Starbucks workers say that the company is also engaging in union-busting at stores where union efforts are underway. In January, a Buffalo barista told Eater that Starbucks sent dozens of “support managers” to his store and other locations in the area to surveil union activity. Just this week, Starbucks fired several workers at a location in Memphis, Tennessee in an act that the union describes as retaliatory.
According to the company, the employees who were fired were let go because they violated certain Starbucks policies. But union organizers say that the workers were targeted because of their union activity and that the policy had not been enforced “evenly” prior to the firing of these workers. The union also alleges that the firings came after one employee signed a union card in view of the store’s security cameras.
How can customers support Starbucks workers in their union effort?

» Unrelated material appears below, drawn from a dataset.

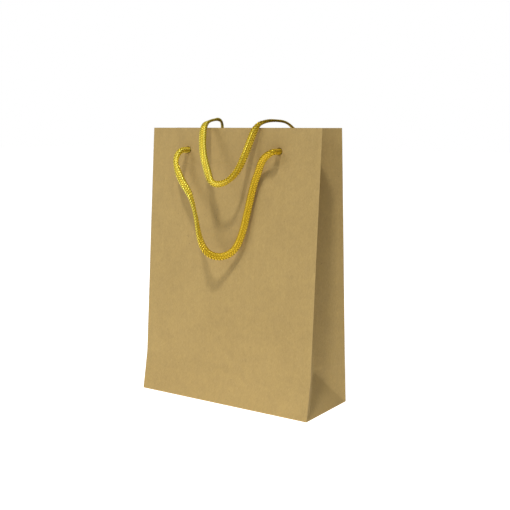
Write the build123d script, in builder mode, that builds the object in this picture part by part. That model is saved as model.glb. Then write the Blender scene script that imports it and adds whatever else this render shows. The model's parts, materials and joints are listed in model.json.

Starbucks Workers United is not yet calling for more severe measures, like a boycott or a strike, so most customers won’t see any impact to their typical Starbucks run. Picket lines have been organized at some stores, like the Memphis location where seven employees say they were fired for engaging in union activity, and crossing one of those picket lines to buy a coffee is definitely frowned upon.
“Customers can help our unionization efforts by calling on Starbucks to end their aggressive anti-union campaign and supporting the partners at the organizing stores in their efforts,” a representative from the union told Eater via email. “Tipping workers, leaving them notes, and wishing them good luck with their union are all great ways to support us.”